Authors: Yanchen Fan, Meng Xu, Qi Li, Mengyao Liu, Xiaoru Zhang, Pan Chu, Biao Zhang, Hongyu Zhou, Yi Zhao, Chenguang Liu
Published: 2025-03-13
Source: Full article
AbstractProton insertion mechanism with fast reaction kinetics is attracting more and more attention for high‐rate and durable aqueous Zn─MnO2 batteries. However, hydrated Zn2+ insertion reaction accompanied with Jahn–Teller effect and Mn3+ disproportionation generally leads to sluggish rate capability and irreversible structure transformation. Here, carboxyl‐carbon nanotubes supported α‐MnO2 nanoarrays (C─MnO2) cathode is successfully fabricated by a convent grinding process for high‐performance Zn batteries.
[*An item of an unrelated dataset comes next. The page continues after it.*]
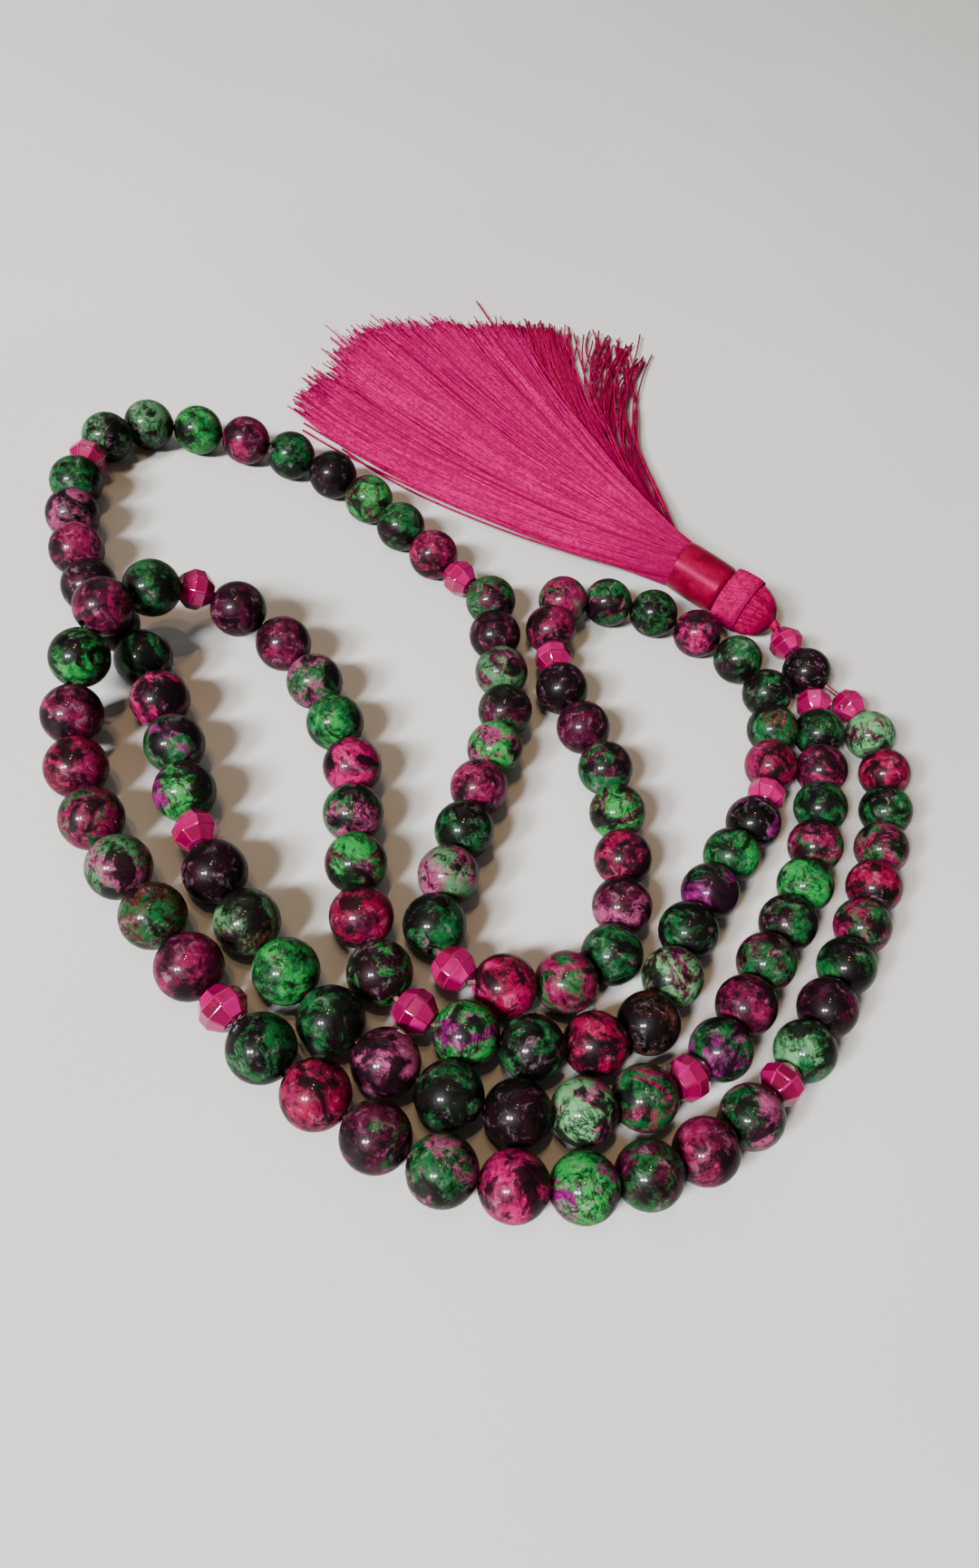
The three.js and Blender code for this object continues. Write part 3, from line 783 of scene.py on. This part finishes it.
def build():
    """Builds every piece, and gives the shift from the route's own axes to the frame's."""
    beads, shift = lay_string()
    middle = (GROUPS // 2) * (STONES_IN_GROUP + 1) + 1
    colours = [pair for row in GROUP_COLOURS for pair in row.split()]
    stones = [(i, bead) for i, bead in enumerate(beads) if bead["kind"] == "stone"]
    stone = stone_shape()
    finishes = {
        "stone": stone_material(),
        "crystal": crystal_material(),
        "front": silk_material("magenta_silk", "540024", "8E0049", "30000F"),
        "back": silk_material("crimson_silk", "48001A", "7C0034", "2A000A"),
        "knit": silk_material("head_silk", "4C001E", "82003E", "30000F", painted_glitter=0.4),
        "satin": satin_material(),
        "thread": thread_material(),
    }

    # Stones, in the two halves of the string
    for name, first in (("bead_string_a", True), ("bead_string_b", False)):
        half = [(n, bead) for n, (i, bead) in enumerate(stones) if (i < middle) == first]
        piece = beads_at(
            name + "_stones",
            [bead for _, bead in half],
            rng.uniform(0, 2 * math.pi, len(half)),
            stone,
            finishes["stone"],
            [colours[n] for n, _ in half],
        )
        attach(piece, "root")
        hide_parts(name)

    tassel = place_tassel(beads[0]["centre"])
    guru = {"centre": beads[0]["centre"], "axis": tassel["cord_axis"]}
    piece = beads_at("guru_stone", [guru], [0.4], stone, finishes["stone"], ["kM"])
    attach(piece, "root")
    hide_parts("guru_bead")

    # Crystals
    crystals = [bead for bead in beads if bead["kind"] == "crystal"]
    crystals.append({"centre": tassel["crystal"], "axis": tassel["cord_axis"]})
    spins = rng.uniform(0, 2 * math.pi, len(crystals))
    piece = beads_at("crystals", crystals, spins, crystal_shape(), finishes["crystal"])
    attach(piece, "root")
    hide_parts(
        "tassel_crystal", *[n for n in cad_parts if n.startswith("crystal_spacer")]
    )

    # The thread through the beads, and the tassel's cord
    inside = STONE_RADIUS - 1 * MM
    centre = beads[0]["centre"]
    line = [centre + (beads[1]["start"] - centre).normalized() * inside]
    for bead in beads[1:-1]:
        line += [bead["start"], bead["centre"], bead["end"]]
    line.append(centre + (beads[-2]["end"] - centre).normalized() * inside)
    piece = threads("stringing_thread", [line], THREAD_RADIUS, 8, finishes["thread"], [0.5])
    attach(piece, "root")
    cord = [
        centre + tassel["cord_axis"] * inside,
        tassel["nose"] - tassel["cord_axis"] * 0.6 * MM,
        tassel["nose"] + tassel["axis"] * 2 * MM,
    ]
    piece = threads("tassel_cord", [cord], THREAD_RADIUS, 8, finishes["thread"], [0.5])
    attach(piece, "root")

    build_head(tassel, finishes)
    build_band(tassel, finishes)
    build_skirt(tassel, finishes)
    return shift


def lay_along(shape, start, axis):
    """Moves a shape turned round +Z so that it runs from a start along an axis, and shows it."""
    turn = Vector((0, 0, 1)).rotation_difference(axis).to_matrix().to_4x4()
    shape.data.transform(Matrix.Translation(start) @ turn)
    bpy.context.scene.collection.objects.link(shape)


def lines_round(tassel, share, angle, reach, lift=0.0):
    """Lines along the head at shares of its length, each with its angles and reaches round it."""
    axis = np.array(tassel["axis"])
    sideways = np.array((axis[1], -axis[0], 0.0))
    up = np.array((0.0, 0.0, 1.0))
    return (
        np.array(tassel["nose"])
        + axis * (share * HEAD_LENGTH)[None, :, None]
        + sideways * (np.cos(angle) * reach)[:, :, None]
        + up * (np.sin(angle) * reach + lift)[:, :, None]
    )


def build_head(tassel, finishes):
    """The fold of the silk over the cord: a crimson core under threads that run to the band."""
    spots, radii = np.array(HEAD_PROFILE).T
    share = np.linspace(0, 1, 15)
    radius = np.interp(share, spots, radii) * (HEAD_RADIUS - 0.22 * MM)
    rows = [(r * 0.985, s * HEAD_LENGTH) for r, s in zip(radius, share)]
    core = lathe("head_core", rows, 40, closed=False)
    for label in ("tint", "along"):
        add_attribute(core.data, label, "FLOAT", np.zeros(len(core.data.vertices)))
    core.data.materials.append(finishes["back"])
    lay_along(core, tassel["nose"], tassel["axis"])
    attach(core, "root")
    count = HEAD_THREADS
    around = np.linspace(0, 2 * math.pi, count, endpoint=False) + rng.normal(0, 0.012, count)
    twist = rng.normal(0.25, 0.06, count)
    lift = rng.uniform(0.0, 0.07, count) * MM
    angle = around[:, None] + twist[:, None] * share[None, :]
    lines = lines_round(tassel, share, angle, radius[None, :] + lift[:, None])
    piece = threads("head_threads", lines, 0.11 * MM, 4, finishes["back"], rng.uniform(0, 1, count))
    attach(piece, "root")
    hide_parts("tassel_head")

    # Crossed threads round the head's mouth, each woven over and under the next
    count = MOUTH_THREADS
    share = np.linspace(MOUTH_FROM, 1.0, 9)
    radius = np.interp(share, spots, radii) * HEAD_RADIUS + 0.06 * MM
    side = np.where(np.arange(count) % 2, 1, -1)
    lean = (side * MOUTH_TURN)[:, None] * (share - MOUTH_FROM) / (1 - MOUTH_FROM)
    angle = np.linspace(0, 2 * math.pi, count)[:, None] + lean
    weave = 0.09 * MM * np.cos(np.arange(len(share)) * math.pi)
    reach = radius[None, :] + weave[None, :] * side[:, None]
    lines = lines_round(tassel, share, angle, reach, 0.2 * MM)
    tint = rng.uniform(0.3, 1, count)
    piece = threads("head_mouth_threads", lines, 0.16 * MM, 5, finishes["knit"], tint)
    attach(piece, "root")

    # The wrapped nub between the head and the tassel's crystal
    reach = np.linspace(-CORD_SHOWN * 0.75, 1.2 * MM, 6)
    line = [np.array(tassel["nose"]) + np.array(tassel["cord_axis"]) * r for r in reach]
    taper = [0.75, 0.95, 1.0, 1.0, 1.1, 1.3]
    piece = threads("tassel_nub", [line], 0.95 * MM, 12, finishes["back"], [0.6], taper)
    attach(piece, "root")


def build_band(tassel, finishes):
    """The wound satin band, a little fuller in the middle and rolled in at its ends."""
    share = np.linspace(0, 1, 21)
    full = 1 - 0.03 * (2 * share - 1) ** 2 - 0.1 * np.abs(2 * share - 1) ** 16
    rows = [(BAND_RADIUS * f, s * BAND_LENGTH) for f, s in zip(full, share)]
    band = lathe("satin_band", rows, BAND_SIDES, closed=False)
    add_attribute(band.data, "along", "FLOAT", np.repeat(share, BAND_SIDES))
    band.data.materials.append(finishes["satin"])
    lay_along(band, tassel["band_start"], tassel["axis"])
    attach(band, "root")
    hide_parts("tassel_band")


def build_skirt(tassel, finishes):
    """The skirt's threads: bright ones in two layers, crimson ones to the right, and loose ones."""
    back, front = finishes["back"], finishes["front"]
    locks = SKIRT_LOCKS

    # Each layer's name, count, shares round the fan, levels in the pile, silk, sway in mm, and curl
    layers = [
        ("skirt_under", 1100, (0.0, 0.74), (0.0, 0.6), front, 0.3, 0),
        ("skirt_back", 1100, (0.5, 0.79), (0.1, 0.75), back, 0.6, 10),
        ("skirt_front", 1550, (0.0, 0.64), (0.3, 1.0), front, 0.45, 1),
    ]
    for name, count, sector, levels, finish, sway, curl in layers:
        share, lock = locked(count, *sector, locks, 0.009)
        reach = rng.normal(0.98, 0.03, locks).clip(0.9, 1.01)[lock] + rng.normal(0, 0.02, count)
        reach -= (rng.uniform(0, 1, count) < 0.2) * rng.uniform(0.02, 0.2, count)
        lines = skirt_lines(
            tassel,
            share,
            rng.uniform(*levels, count),
            reach,
            sway * MM * rng.uniform(0.3, 1.8, count),
            SKIRT_STEPS,
            stray=rng.normal(0, 0.7, locks)[lock] + rng.normal(0, 0.6, count),
            curl=curl * rng.uniform(0.5, 1.4, locks)[lock] + rng.normal(0, 1.5, count),
            mingle=0.1,
        )
        tint = np.clip(rng.normal(0.5, 0.22, count) + rng.normal(0, 0.16, locks)[lock], 0, 1)
        taper = [1] * (SKIRT_STEPS - 1) + [0.8]
        piece = threads(name, lines, SILK_RADIUS, 4, finish, tint, taper)
        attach(piece, "root")
        if name == "skirt_front":
            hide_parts("tassel_skirt")

    # Strands apart from the rest along the right edge
    count, locks = 46, 20
    share, lock = locked(count, 0.8, 1.0, locks, 0.006)
    lines = skirt_lines(
        tassel,
        share,
        rng.uniform(0.2, 0.6, count),
        rng.normal(0.98, 0.04, locks)[lock] + rng.normal(0, 0.015, count),
        rng.uniform(0.8, 2.2, locks)[lock] * MM,
        28,
        stray=rng.normal(0, 0.5, count),
        curl=rng.normal(9, 4, locks)[lock] + rng.normal(0, 1, count),
        mingle=0.01,
    )
    piece = threads("right_strands", lines, STRAND_RADIUS, 5, back, rng.uniform(0, 0.8, count))
    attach(piece, "root")

    # Single threads that stand off the fan's edge: each one's share, reach, stray and curl
    strays = [
        (0.0, 0.98, 1.6, -3.0),
        (0.0, 0.93, 2.6, -5.0),
        (0.0, 0.97, 3.3, -2.0),
        (0.0, 0.86, 4.2, 3.0),
        (0.03, 1.02, 1.5, 2.0),
        (0.62, 1.15, 0.4, 0.0),
        (1.0, 0.99, -1.6, 12.0),
    ]
    share, reach, stray, curl = np.array(strays).T
    level = np.full(len(share), 0.3)
    wave = np.full(len(share), 0.25 * MM)
    lines = skirt_lines(tassel, share, level, reach, wave, 24, stray, curl)
    tint = [0.5] * (len(share) - 1) + [0.0]
    piece = threads("stray_threads", lines, SILK_RADIUS, 5, back, tint)
    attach(piece, "root")


def add_table():
    """The table that the necklace lies on, as the stage."""
    bpy.ops.mesh.primitive_plane_add(size=TABLE_SIZE, location=(0, 0, 0))
    table = bpy.context.object
    table.name = "table"
    table.data.materials.append(table_material())


def add_light(name, bearing, elevation, distance, size, power, colour):
    """An area light that faces the middle of the necklace."""
    light = bpy.data.lights.new(name, "AREA")
    light.shape = "RECTANGLE"
    light.size, light.size_y = size
    light.energy = power
    light.color = colour
    lamp = bpy.data.objects.new(name, light)
    rise = math.radians(elevation)
    above = Vector((0, 0, distance * math.sin(rise)))
    lamp.location = heading(bearing) * distance * math.cos(rise) + above
    lamp.rotation_euler = (-lamp.location).to_track_quat("-Z", "Y").to_euler()
    bpy.context.scene.collection.objects.link(lamp)


def add_lights():
    """Two small warm ceiling lamps, a window of two panes and a broad one beyond, in a dim room."""
    add_light("ceiling_left", 226, 70, 1.6, (0.06, 0.06), 6.4, LAMP_COLOUR)
    add_light("ceiling_right", 196, 76, 1.6, (0.06, 0.06), 5.6, LAMP_COLOUR)
    add_light("window_near", 238, 31, 2.0, (0.24, 0.27), 130, WINDOW_COLOUR)
    add_light("window_far", 247, 38, 2.0, (0.24, 0.27), 98, WINDOW_COLOUR)
    add_light("window_beyond", 130, 44, 1.6, (0.9, 0.9), 3.6, (0.95, 1.0, 1.02))
    world = bpy.data.worlds.new("room_light")
    world.use_nodes = True
    background = world.node_tree.nodes["Background"]
    background.inputs["Color"].default_value = (1.0, 0.88, 0.76, 1)
    background.inputs["Strength"].default_value = 0.2
    bpy.context.scene.world = world


def add_camera(shift):
    """The photograph's camera, from its tilt below level and its roll."""
    tilt = math.radians(CAMERA_TILT)
    roll = math.radians(CAMERA_ROLL)
    ahead, above = math.sin(tilt), math.cos(tilt)
    across = Vector((math.cos(roll), math.sin(roll) * ahead, math.sin(roll) * above))
    upward = Vector((-math.sin(roll), math.cos(roll) * ahead, math.cos(roll) * above))
    back = across.cross(upward)
    camera = bpy.data.cameras.new("camera")
    camera.sensor_width = CAMERA_SENSOR
    camera.sensor_fit = "AUTO"
    camera.lens = CAMERA_LENS
    camera.clip_start = 0.005
    holder = bpy.data.objects.new("camera", camera)
    turn = Matrix((across, upward, back)).transposed().to_4x4()
    holder.matrix_world = Matrix.Translation(shift + Vector((0, 0, CAMERA_HEIGHT))) @ turn
    bpy.context.scene.collection.objects.link(holder)
    bpy.context.scene.camera = holder


TREES = {"beads": bead_tree(), "threads": thread_tree()}
add_camera(build())
add_table()
add_lights()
Specifically, the carboxyl‐carbon nanotubes (CNTs) skeleton endows α‐MnO2 with a shorter ion diffusion route and more active sites for proton adsorption, benefiting to the fast electron transport and reversible structure evolution of MnO2. More importantly, electronegative carboxyl groups and Mn─O─C interfacial bonds can effectively restrain Mn2+ dissolution and shuttle for improved structural integrity and redox reactivity. Consequently, the C─MnO2 cathode exhibits high capacity, superior rate capability, and outstanding cycling stability over 10 000 cycles. Even at ultra‐high mass loading (20 mg cm−2), the Zn//C─MnO2 punch cell displays excellent capacity (202 mAh) and 94.5% capacity retention after 114 cycles, providing new insights for the practical application of advanced Zn‐Mn batteries.